** PROBLEM STATEMENT **
Copy all lines of the listing that include the string "scene".

┄┄┄┄┄┄┄┄┄┄

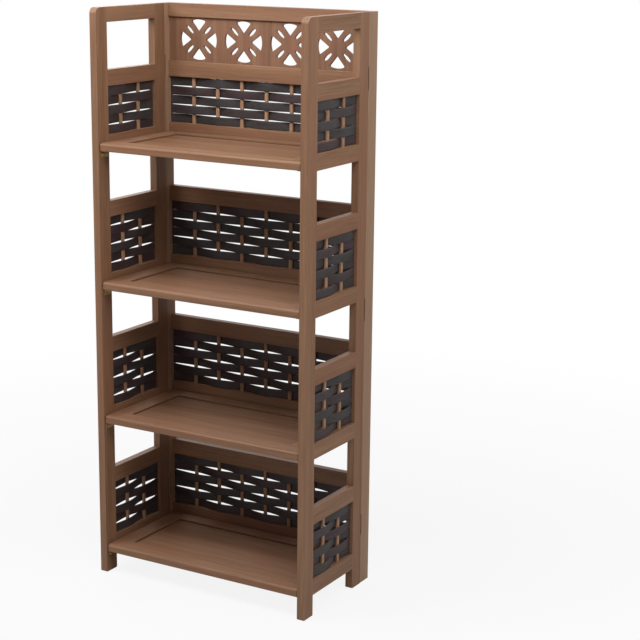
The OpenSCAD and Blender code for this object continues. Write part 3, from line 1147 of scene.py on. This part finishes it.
@dataclass
class Studio:
    """The floor, the light and the camera.

    Attributes:
        lamps: the soft lamps.
        room_light: strength of the white surround as light on the unit.
        floor_size: the floor's side.
        floor_gap: how far the floor lies under the feet, so that their faces don't coincide.
        floor_colour: its colour.
        floor_whiteness: share of plain white that the camera sees near the unit.
        white_from: distance from the unit where the floor starts to turn plain white.
        white_to: distance where it is plain white.
        camera_place: the camera's place.
        yaw: its turn about the upright, away from the back.
        pitch: how far it looks down.
        roll: its tilt.
        focal_px: its focal length in pixels of the picture.
        picture_px: the picture's side in pixels.
        sensor_mm: the sensor's width.
    """

    lamps: tuple[Lamp, ...] = (
        Lamp("left_key", place=(-1.1, -1.2, 2.4), size=1.0, watts=23.0),
        Lamp("right_key", place=(1.1, -1.2, 2.4), size=1.0, watts=18.0),
        Lamp("top_lamp", place=(0.0, -0.7, 2.4), size=1.0, watts=12.0),
        Lamp("right_lamp", place=(2.3, -0.1, 1.9), size=1.4, watts=18.0),
        Lamp("rear_lamp", place=(-2.0, 1.6, 2.3), size=1.6, watts=18.0),
    )
    room_light: float = 0.09
    floor_size: float = 40.0
    floor_gap: float = 0.5 * MM
    floor_colour: Colour = (225, 225, 225)
    floor_whiteness: float = 0.88
    white_from: float = 0.6
    white_to: float = 2.4
    camera_place: tuple[float, float, float] = (2.1970, -3.3475, 1.6415)
    yaw: float = math.radians(30.239)
    pitch: float = math.radians(13.660)
    roll: float = math.radians(0.625)
    focal_px: float = 1674.0
    picture_px: float = 640.0
    sensor_mm: float = 36.0

    def build(self) -> None:
        """Builds the whole studio."""
        self._floor()
        self._world()
        for lamp in self.lamps:
            lamp.hang()
        self._camera()

    def _floor(self) -> None:
        """Lays a pale floor just under the feet, which the camera sees as white with the unit's soft shadow."""
        mesh = bmesh.new()
        bmesh.ops.create_grid(mesh, x_segments=1, y_segments=1, size=self.floor_size / 2)
        bmesh.ops.translate(mesh, verts=mesh.verts, vec=(0.0, 0.0, -self.floor_gap))
        data = bpy.data.meshes.new("floor")
        mesh.to_mesh(data)
        mesh.free()
        graph = Graph("floor_white")
        graph.feed(graph.shader, base_color=linear(self.floor_colour), roughness=0.9, specular_ior_level=0.1)
        glow = graph.feed(graph.node("ShaderNodeEmission"), color=(1.0, 1.0, 1.0, 1.0), strength=1.0)
        place = graph.node("ShaderNodeTexCoord").outputs["Object"]
        away = graph.node("ShaderNodeVectorMath", operation="LENGTH")
        graph.tree.links.new(place, away.inputs[0])
        distance = away.outputs["Value"]
        white = graph.ranged(distance, self.white_from, self.white_to, self.floor_whiteness, 1.0)
        path = graph.node("ShaderNodeLightPath")
        share = graph.maths("MULTIPLY", path.outputs["Is Camera Ray"], white)
        blend = graph.node("ShaderNodeMixShader")
        graph.feed(blend, in_0=share, in_1=graph.shader.outputs[0], in_2=glow.outputs[0])
        graph.tree.links.new(blend.outputs[0], graph.tree.nodes["Material Output"].inputs["Surface"])
        data.materials.append(graph.material)
        floor = bpy.data.objects.new("floor", data)
        bpy.context.scene.collection.objects.link(floor)

    def _world(self) -> None:
        """Sets an even white surround, full for the camera and for gloss and dim as light."""
        world = bpy.data.worlds.new("white_room")
        bpy.context.scene.world = world
        world.use_nodes = True
        tree = world.node_tree
        back = tree.nodes["Background"]
        back.inputs["Color"].default_value = (1.0, 1.0, 1.0, 1.0)
        path = tree.nodes.new("ShaderNodeLightPath")
        seen = tree.nodes.new("ShaderNodeMath")
        seen.operation = "MAXIMUM"
        tree.links.new(path.outputs["Is Camera Ray"], seen.inputs[0])
        tree.links.new(path.outputs["Is Glossy Ray"], seen.inputs[1])
        level = tree.nodes.new("ShaderNodeMapRange")
        level.inputs["To Min"].default_value = self.room_light
        level.inputs["To Max"].default_value = 1.0
        tree.links.new(seen.outputs[0], level.inputs["Value"])
        tree.links.new(level.outputs["Result"], back.inputs["Strength"])

    def _camera(self) -> None:
        """Sets the camera at the photograph's viewing angle."""
        level = Vector((math.cos(self.yaw), math.sin(self.yaw), 0.0))
        forward = Vector((-math.sin(self.yaw), math.cos(self.yaw), 0.0))
        ahead = forward * math.cos(self.pitch) - Vector((0.0, 0.0, math.sin(self.pitch)))
        above = level.cross(ahead)
        right = level * math.cos(self.roll) + above * math.sin(self.roll)
        top = above * math.cos(self.roll) - level * math.sin(self.roll)
        turn = Matrix((right, top, -ahead)).transposed()
        data = bpy.data.cameras.new("camera")
        data.sensor_width = self.sensor_mm
        data.lens = self.focal_px / self.picture_px * self.sensor_mm
        data.clip_end = 100.0
        camera = bpy.data.objects.new("camera", data)
        camera.matrix_world = Matrix.Translation(Vector(self.camera_place)) @ turn.to_4x4()
        bpy.context.scene.collection.objects.link(camera)
        bpy.context.scene.camera = camera


def main() -> None:
    """Builds the folding shelf unit and its studio."""
    logging.basicConfig(level=logging.INFO, format="%(message)s")
    packed = Packed()
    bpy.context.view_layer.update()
    Studio().build()
    shop = Workshop(packed)
    for hand in Hand:
        SideFrame(hand).build(packed, shop)
    BackFrame().build(packed, shop)
    for number in range(1, SHELVES + 1):
        Shelf(number).build(packed, shop)
    Fittings().build(packed, shop)
    bpy.context.scene.view_settings.view_transform = "Standard"


if __name__ == "__main__":
    main()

┄┄┄┄┄┄┄┄┄┄

** THE RESULT **
The OpenSCAD and Blender code for this object continues. Write part 3, from line 1147 of scene.py on. This part finishes it.
        bpy.context.scene.collection.objects.link(floor)
        bpy.context.scene.world = world
        bpy.context.scene.collection.objects.link(camera)
        bpy.context.scene.camera = camera
    bpy.context.scene.view_settings.view_transform = "Standard"